Reproduce exactly, and only, the lines running from the start of the entries below to the line containing "towards the hose.".

Scripts that build objects:
+---+

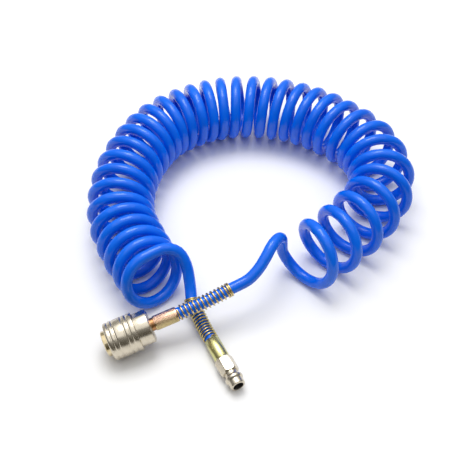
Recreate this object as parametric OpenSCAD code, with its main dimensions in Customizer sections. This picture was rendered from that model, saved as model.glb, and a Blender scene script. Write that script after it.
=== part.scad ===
// Spiral (recoil) air hose with a quick coupler at one end and a plug at the other.
// Millimetres, +Z up. The hose lies on the plane z = 0 in an open ring.
// Along each fitting's own axis, lengths run from its open end towards the hose.

/* [Hose] */
// Outside diameter of the hose
hose_d = 8; // [7:0.5:8]
// Bore of the hose where the barbs stretch it
hose_bore_d = 6; // [5.8:0.1:6.2]
// Outside diameter of the coiled stretch
coil_d = 49; // [45:1:52]

/* [Coupler sleeve] */
// Outside diameter of the locking sleeve
sleeve_d = 26.2; // [25.6:0.1:27]
// Length of the locking sleeve
sleeve_l = 19.9; // [19.5:0.1:20.5]
// How far the sleeve is pulled back to let the plug go
sleeve_travel = 4.5; // [4:0.1:4.5]
// Depth of the four finger grooves
groove_depth = 0.35; // [0.3:0.05:0.6]

/* [Coupler body] */
// Outside diameter of the front body, which the sleeve slides on
body_d = 17.5; // [17.5:0.1:17.7]
// How far the front body stands out of the sleeve
nose_l = 3; // [2:0.5:4]
// Outside diameter of the rear body
rear_d = 23.2; // [22.6:0.1:23.2]
// Width across the rear body's two wrench flats
rear_flats = 21; // [20:0.5:22]
// Number of locking balls
ball_count = 6; // [6:1:6]
// Diameter of a locking ball
ball_d = 3.5; // [3.3:0.1:3.5]

/* [Plug] */
// Diameter of the plug's nose, which the coupler seals on
plug_nose_d = 10; // [9.8:0.1:10]
// Diameter of the collar that the balls hold
plug_collar_d = 12; // [11.8:0.1:12]
// Bore of the plug
plug_bore_d = 7.2; // [6.5:0.1:7.4]
// Width across the flats of the plug's hexagon
plug_hex = 11; // [10.5:0.5:11]

/* [Hose ends] */
// Outside diameter of a ferrule
ferrule_d = 10.2; // [9.8:0.1:10.6]
// Length of a ferrule
ferrule_l = 16.4; // [15:0.1:17]
// Wire diameter of the bend guards
guard_wire_d = 0.9; // [0.7:0.1:1]
// Turns in the coupler's bend guard
coupler_guard_turns = 14; // [10:1:15]
// Turns in the plug's bend guard
plug_guard_turns = 16; // [10:1:17]

/* [Hidden] */
$fn = 64;

hose_r = hose_d / 2;
coil_r = coil_d / 2;
eps = 0.01;
run_gap = 0.05; // running clearance on a radius
seat_gap = 0.02; // air between parts that only rest together
spring_sides = 6;
hose_sides = 12;

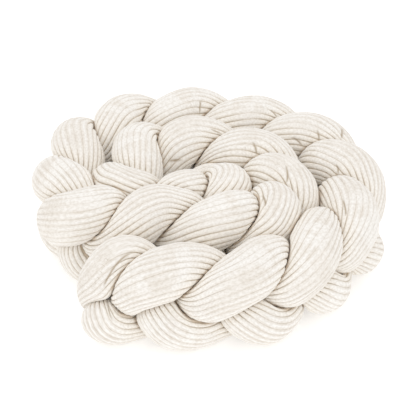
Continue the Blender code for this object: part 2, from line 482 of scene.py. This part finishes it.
class Carried(Enum):
    """What the cloth carries from point to point, for its colour to follow."""

    TAKEN = "taken"
    BESIDE_FOLD = "beside_fold"
    FOLD_STRENGTH = "fold_strength"


@dataclass(frozen=True)
class Corduroy:
    """What the cloth does over the smooth stuffed shape."""

    wales: int = 22                   # raised ribs round a strand
    across_wale: tuple[float, ...] = (0.0, 0.12, 0.29, 0.5, 0.71, 0.88)   # a rib's points
    below_crown: tuple[float, ...] = (1.0, 0.36, 0.07, 0.0, 0.07, 0.36)   # and their depths
    wale_depth: float = 0.00062       # from a rib's crown to the groove beside it
    twist: float = 4.8                # radians that the cloth turns about the strand in a metre
    crest_twist: float = 4.5          # and this much more where it bends over the top,
    crest_span: Span = Span(0.055, 0.100)     # by the height of the strand's centre
    gather_share: float = 0.5         # of the spare width that the ribs take up by rising
    most_spare: float = 0.6           # share of the loose girth that counts as spare at most
    deepest_groove: float = 0.0030    # that gathering makes
    groove_share: float = 0.12        # of a strand's radius, that gathering makes at most
    edge_depth: float = 0.0019        # how much deeper grooves are where the cloth is pressed
    edge_share: float = 0.08          # of a strand's radius, that this adds at most
    least_brushed: float = 0.45       # share of their height, left where they are brushed flat
    brush_span: Span = Span(-0.9, 0.9)        # from pile that lies flat to upright pile
    pressed_span: Span = Span(0.50, 0.88)     # share of its room that pressed cloth takes up
    wander: float = 0.22              # of a rib's width, that the ribs stray sideways
    straying: Unevenness = Unevenness(0.20, 0.05, 4)
    brushing: Unevenness = Unevenness(0.10, 0.035, 3)
    lumps: float = 0.0006             # of the stuffing
    lumping: Unevenness = Unevenness(0.12, 0.035, 3)
    ripples: float = 0.0005           # across the ribs where the cloth is shortened
    rippling: Unevenness = Unevenness(0.013, 0.008, 2)
    rippled_span: Span = Span(0.1, 0.5)       # share by which it is shortened
    bend_rings: float = 3.0           # over which a bend is evened
    most_squeeze: float = 0.85        # share by which cloth counts as shortened at most
    crease_bend: float = 12.0         # per metre: creases form where a strand bends more
    most_creases: int = 3             # in one bend
    crease_depth: float = 0.0045      # on the inside of a tight bend
    crease_depths: tuple[float, float] = (0.35, 1.0)   # shares of that
    crease_width: float = 0.0026
    crease_reach: float = 0.85        # radians to each side of the bend's inside
    crease_reaches: tuple[float, float] = (0.7, 1.2)   # shares of that
    crease_spread: float = 0.009      # metres along the strand
    crease_slant: float = 0.004       # metres along for each radian round it
    crease_lean: float = 0.35         # radians off the bend's inside
    crease_span: Span = Span(0.12, 0.45)      # share by which the cloth is shortened
    least_length: float = 0.25        # and the least share of its length that it keeps
    fold_width: float = 0.0030        # to each side of a fold's bottom
    fold_reach: float = 0.012         # beyond which nothing of a fold is left
    fold_span: Span = Span(-0.004, 0.003)     # metres inwards of its two ends
    most_cut: float = 0.5             # share of a strand's radius that all of this takes

    @property
    def sides(self) -> int:
        """Points round a ring."""
        return self.wales * len(self.across_wale)

    def places(self) -> Array:
        """Where round a ring the cloth's points lie, in wales."""
        return (np.arange(self.wales)[:, None] + np.array(self.across_wale)[None]).ravel()

    def turned(self, tube: Tube) -> Array:
        """How far the cloth has turned about the strand at each ring, as a share of a turn."""
        crest = smooth_step(tube.line[:, 2], self.crest_span)
        return np.cumsum((self.twist + self.crest_twist * crest) * tube.pace) / (2 * math.pi)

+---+

TASK OUTPUT.
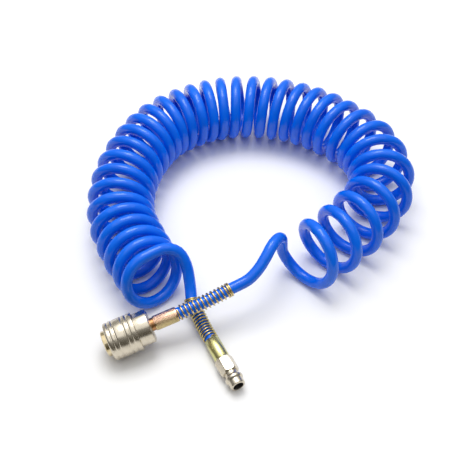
Recreate this object as parametric OpenSCAD code, with its main dimensions in Customizer sections. This picture was rendered from that model, saved as model.glb, and a Blender scene script. Write that script after it.
=== part.scad ===
// Spiral (recoil) air hose with a quick coupler at one end and a plug at the other.
// Millimetres, +Z up. The hose lies on the plane z = 0 in an open ring.
// Along each fitting's own axis, lengths run from its open end towards the hose.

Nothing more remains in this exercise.